NVIDIA Data Center GPU Manager (DCGM) is a project for gathering telemetry and measuring the health of NVIDIA GPUs
Apache License 2.0
373 stars 49 forks source link

PROF_PCIE_[T|R]X_BYTES is N/A in A100 mig #88

Closed luckqk closed 1 year ago

luckqk commented 1 year ago

Is PROFPCIE[T|R]X_BYTES supported in A100 mig mode? I ran this cmd dcgmi dmon -e 1009,1010 -g 16 and give me a return below image

I can fetch PROF_GR_ENGINE_ACTIVE,PROF_SM_ACTIVE or other.
How to debug or can you give me some advice?

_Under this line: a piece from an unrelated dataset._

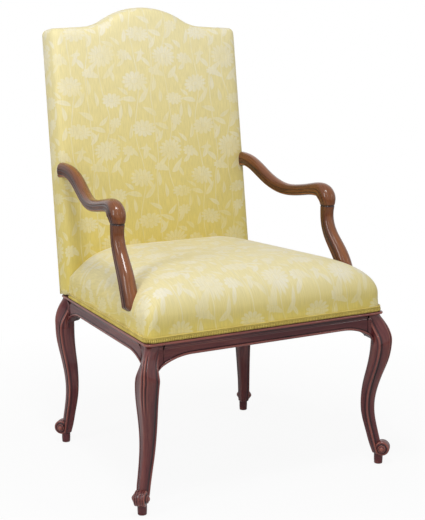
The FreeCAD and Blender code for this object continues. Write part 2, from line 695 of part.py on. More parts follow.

Condition: GPU: A100 dcgm-exporter version: 3.1.8-3.1.5 nv-hostengine: 3.1.8

nikkon-dev commented 1 year ago

@luckqk,

The PCI_TX/RX metric does not have any physical meaning for MIG. Thus we return N/A for MIG instances/compute instances. Only the whole GPU will get the values.

luckqk commented 1 year ago

@luckqk,

The PCI_TX/RX metric does not have any physical meaning for MIG. Thus we return N/A for MIG instances/compute instances. Only the whole GPU will get the values.

Thanks for your reply.